[start Data lines]

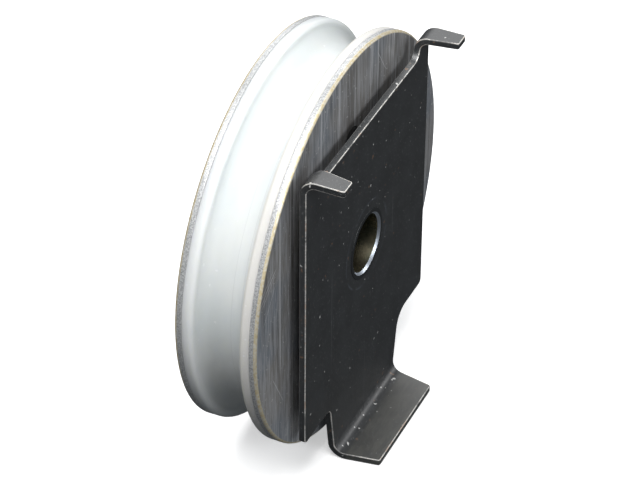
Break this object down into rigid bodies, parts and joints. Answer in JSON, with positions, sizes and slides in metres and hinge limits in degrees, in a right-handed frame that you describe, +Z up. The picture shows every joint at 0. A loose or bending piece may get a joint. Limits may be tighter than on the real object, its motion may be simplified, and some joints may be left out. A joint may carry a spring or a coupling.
{
  "type": "sliding door roller",
  "caption": "Nylon wheel with a round rail groove between two steel side discs, turning on a ball bearing and a hollow bolt bush in a folded steel bracket plate.",
  "frame": {"origin": "centre of the bolt hole, in the outer face of the bracket plate", "axes": "+Y along the axle from the plate to the wheel, +Z up towards the two folded tabs, +X to the right seen from the plate's side"},
  "size_m": [0.085, 0.0312, 0.0879],
  "materials": {
    "black_steel": "satin blackened sheet steel, edges worn bright",
    "plated_steel": "zinc-plated turned steel",
    "ground_steel": "ground face with fine scratches and a yellow zinc rim",
    "rivet_steel": "ground flush",
    "nylon": "natural white nylon, slightly translucent, satin",
    "bearing_steel": "fine ground",
    "ball_steel": "polished",
    "cage_steel": "pressed sheet",
    "spring_steel": "blackened spring steel"
  },
  "bodies": {
    "bracket": {"mounting_plate": "black_steel", "axle_bush": "plated_steel", "rear_spacer": "plated_steel", "retaining_ring": "spring_steel", "bearing_inner_ring": "bearing_steel"},
    "wheel": {"nylon_wheel": "nylon", "front_side_disc": "ground_steel", "rear_side_disc": "ground_steel", "rivet_1": "rivet_steel", "rivet_2": "rivet_steel", "rivet_3": "rivet_steel", "rivet_4": "rivet_steel", "rivet_5": "rivet_steel", "rivet_6": "rivet_steel", "bearing_outer_ring": "bearing_steel", "front_shield": "plated_steel", "rear_shield": "plated_steel"},
    "cage": {"cage_front_half": "cage_steel", "cage_rear_half": "cage_steel"},
    "ball_1": {"ball_1": "ball_steel"},
    "ball_2": {"ball_2": "ball_steel"},
    "ball_3": {"ball_3": "ball_steel"},
    "ball_4": {"ball_4": "ball_steel"},
    "ball_5": {"ball_5": "ball_steel"},
    "ball_6": {"ball_6": "ball_steel"},
    "ball_7": {"ball_7": "ball_steel"},
    "ball_8": {"ball_8": "ball_steel"},
    "ball_9": {"ball_9": "ball_steel"}
  },
  "joints": [
    {"name": "wheel_spin", "type": "hinge", "parent": "bracket", "child": "wheel", "pos_m": [0, 0.01255, 0], "axis": [0, 1, 0], "continuous": true},
    {"name": "cage_spin", "type": "hinge", "parent": "bracket", "child": "cage", "pos_m": [0, 0.01255, 0], "axis": [0, 1, 0], "continuous": true},
    {"name": "ball_1_roll", "type": "hinge", "parent": "cage", "child": "ball_1", "pos_m": [0.01175, 0.01255, 0], "axis": [0, 1, 0], "continuous": true},
    {"name": "ball_2_roll", "type": "hinge", "parent": "cage", "child": "ball_2", "pos_m": [0.009, 0.01255, -0.00755], "axis": [0, 1, 0], "continuous": true},
    {"name": "ball_3_roll", "type": "hinge", "parent": "cage", "child": "ball_3", "pos_m": [0.00204, 0.01255, -0.01157], "axis": [0, 1, 0], "continuous": true},
    {"name": "ball_4_roll", "type": "hinge", "parent": "cage", "child": "ball_4", "pos_m": [-0.00588, 0.01255, -0.01018], "axis": [0, 1, 0], "continuous": true},
    {"name": "ball_5_roll", "type": "hinge", "parent": "cage", "child": "ball_5", "pos_m": [-0.01104, 0.01255, -0.00402], "axis": [0, 1, 0], "continuous": true},
    {"name": "ball_6_roll", "type": "hinge", "parent": "cage", "child": "ball_6", "pos_m": [-0.01104, 0.01255, 0.00402], "axis": [0, 1, 0], "continuous": true},
    {"name": "ball_7_roll", "type": "hinge", "parent": "cage", "child": "ball_7", "pos_m": [-0.00588, 0.01255, 0.01018], "axis": [0, 1, 0], "continuous": true},
    {"name": "ball_8_roll", "type": "hinge", "parent": "cage", "child": "ball_8", "pos_m": [0.00204, 0.01255, 0.01157], "axis": [0, 1, 0], "continuous": true},
    {"name": "ball_9_roll", "type": "hinge", "parent": "cage", "child": "ball_9", "pos_m": [0.009, 0.01255, 0.00755], "axis": [0, 1, 0], "continuous": true}
  ],
  "couplings": [
    {"joint": "cage_spin", "follows": "wheel_spin", "ratio": 0.60128},
    {"joint": "ball_1_roll", "follows": "wheel_spin", "ratio": 2.3672},
    {"joint": "ball_2_roll", "follows": "wheel_spin", "ratio": 2.3672},
    {"joint": "ball_3_roll", "follows": "wheel_spin", "ratio": 2.3672},
    {"joint": "ball_4_roll", "follows": "wheel_spin", "ratio": 2.3672},
    {"joint": "ball_5_roll", "follows": "wheel_spin", "ratio": 2.3672},
    {"joint": "ball_6_roll", "follows": "wheel_spin", "ratio": 2.3672},
    {"joint": "ball_7_roll", "follows": "wheel_spin", "ratio": 2.3672},
    {"joint": "ball_8_roll", "follows": "wheel_spin", "ratio": 2.3672},
    {"joint": "ball_9_roll", "follows": "wheel_spin", "ratio": 2.3672}
  ]
}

[end Data lines]

What needs to be done -
Write out every line exactly as it stands.

Answer to the task -
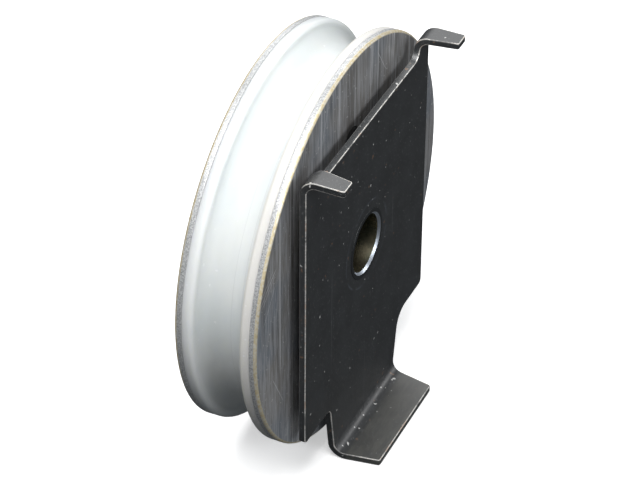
Break this object down into rigid bodies, parts and joints. Answer in JSON, with positions, sizes and slides in metres and hinge limits in degrees, in a right-handed frame that you describe, +Z up. The picture shows every joint at 0. A loose or bending piece may get a joint. Limits may be tighter than on the real object, its motion may be simplified, and some joints may be left out. A joint may carry a spring or a coupling.
{
  "type": "sliding door roller",
  "caption": "Nylon wheel with a round rail groove between two steel side discs, turning on a ball bearing and a hollow bolt bush in a folded steel bracket plate.",
  "frame": {"origin": "centre of the bolt hole, in the outer face of the bracket plate", "axes": "+Y along the axle from the plate to the wheel, +Z up towards the two folded tabs, +X to the right seen from the plate's side"},
  "size_m": [0.085, 0.0312, 0.0879],
  "materials": {
    "black_steel": "satin blackened sheet steel, edges worn bright",
    "plated_steel": "zinc-plated turned steel",
    "ground_steel": "ground face with fine scratches and a yellow zinc rim",
    "rivet_steel": "ground flush",
    "nylon": "natural white nylon, slightly translucent, satin",
    "bearing_steel": "fine ground",
    "ball_steel": "polished",
    "cage_steel": "pressed sheet",
    "spring_steel": "blackened spring steel"
  },
  "bodies": {
    "bracket": {"mounting_plate": "black_steel", "axle_bush": "plated_steel", "rear_spacer": "plated_steel", "retaining_ring": "spring_steel", "bearing_inner_ring": "bearing_steel"},
    "wheel": {"nylon_wheel": "nylon", "front_side_disc": "ground_steel", "rear_side_disc": "ground_steel", "rivet_1": "rivet_steel", "rivet_2": "rivet_steel", "rivet_3": "rivet_steel", "rivet_4": "rivet_steel", "rivet_5": "rivet_steel", "rivet_6": "rivet_steel", "bearing_outer_ring": "bearing_steel", "front_shield": "plated_steel", "rear_shield": "plated_steel"},
    "cage": {"cage_front_half": "cage_steel", "cage_rear_half": "cage_steel"},
    "ball_1": {"ball_1": "ball_steel"},
    "ball_2": {"ball_2": "ball_steel"},
    "ball_3": {"ball_3": "ball_steel"},
    "ball_4": {"ball_4": "ball_steel"},
    "ball_5": {"ball_5": "ball_steel"},
    "ball_6": {"ball_6": "ball_steel"},
    "ball_7": {"ball_7": "ball_steel"},
    "ball_8": {"ball_8": "ball_steel"},
    "ball_9": {"ball_9": "ball_steel"}
  },
  "joints": [
    {"name": "wheel_spin", "type": "hinge", "parent": "bracket", "child": "wheel", "pos_m": [0, 0.01255, 0], "axis": [0, 1, 0], "continuous": true},
    {"name": "cage_spin", "type": "hinge", "parent": "bracket", "child": "cage", "pos_m": [0, 0.01255, 0], "axis": [0, 1, 0], "continuous": true},
    {"name": "ball_1_roll", "type": "hinge", "parent": "cage", "child": "ball_1", "pos_m": [0.01175, 0.01255, 0], "axis": [0, 1, 0], "continuous": true},
    {"name": "ball_2_roll", "type": "hinge", "parent": "cage", "child": "ball_2", "pos_m": [0.009, 0.01255, -0.00755], "axis": [0, 1, 0], "continuous": true},
    {"name": "ball_3_roll", "type": "hinge", "parent": "cage", "child": "ball_3", "pos_m": [0.00204, 0.01255, -0.01157], "axis": [0, 1, 0], "continuous": true},
    {"name": "ball_4_roll", "type": "hinge", "parent": "cage", "child": "ball_4", "pos_m": [-0.00588, 0.01255, -0.01018], "axis": [0, 1, 0], "continuous": true},
    {"name": "ball_5_roll", "type": "hinge", "parent": "cage", "child": "ball_5", "pos_m": [-0.01104, 0.01255, -0.00402], "axis": [0, 1, 0], "continuous": true},
    {"name": "ball_6_roll", "type": "hinge", "parent": "cage", "child": "ball_6", "pos_m": [-0.01104, 0.01255, 0.00402], "axis": [0, 1, 0], "continuous": true},
    {"name": "ball_7_roll", "type": "hinge", "parent": "cage", "child": "ball_7", "pos_m": [-0.00588, 0.01255, 0.01018], "axis": [0, 1, 0], "continuous": true},
    {"name": "ball_8_roll", "type": "hinge", "parent": "cage", "child": "ball_8", "pos_m": [0.00204, 0.01255, 0.01157], "axis": [0, 1, 0], "continuous": true},
    {"name": "ball_9_roll", "type": "hinge", "parent": "cage", "child": "ball_9", "pos_m": [0.009, 0.01255, 0.00755], "axis": [0, 1, 0], "continuous": true}
  ],
  "couplings": [
    {"joint": "cage_spin", "follows": "wheel_spin", "ratio": 0.60128},
    {"joint": "ball_1_roll", "follows": "wheel_spin", "ratio": 2.3672},
    {"joint": "ball_2_roll", "follows": "wheel_spin", "ratio": 2.3672},
    {"joint": "ball_3_roll", "follows": "wheel_spin", "ratio": 2.3672},
    {"joint": "ball_4_roll", "follows": "wheel_spin", "ratio": 2.3672},
    {"joint": "ball_5_roll", "follows": "wheel_spin", "ratio": 2.3672},
    {"joint": "ball_6_roll", "follows": "wheel_spin", "ratio": 2.3672},
    {"joint": "ball_7_roll", "follows": "wheel_spin", "ratio": 2.3672},
    {"joint": "ball_8_roll", "follows": "wheel_spin", "ratio": 2.3672},
    {"joint": "ball_9_roll", "follows": "wheel_spin", "ratio": 2.3672}
  ]
}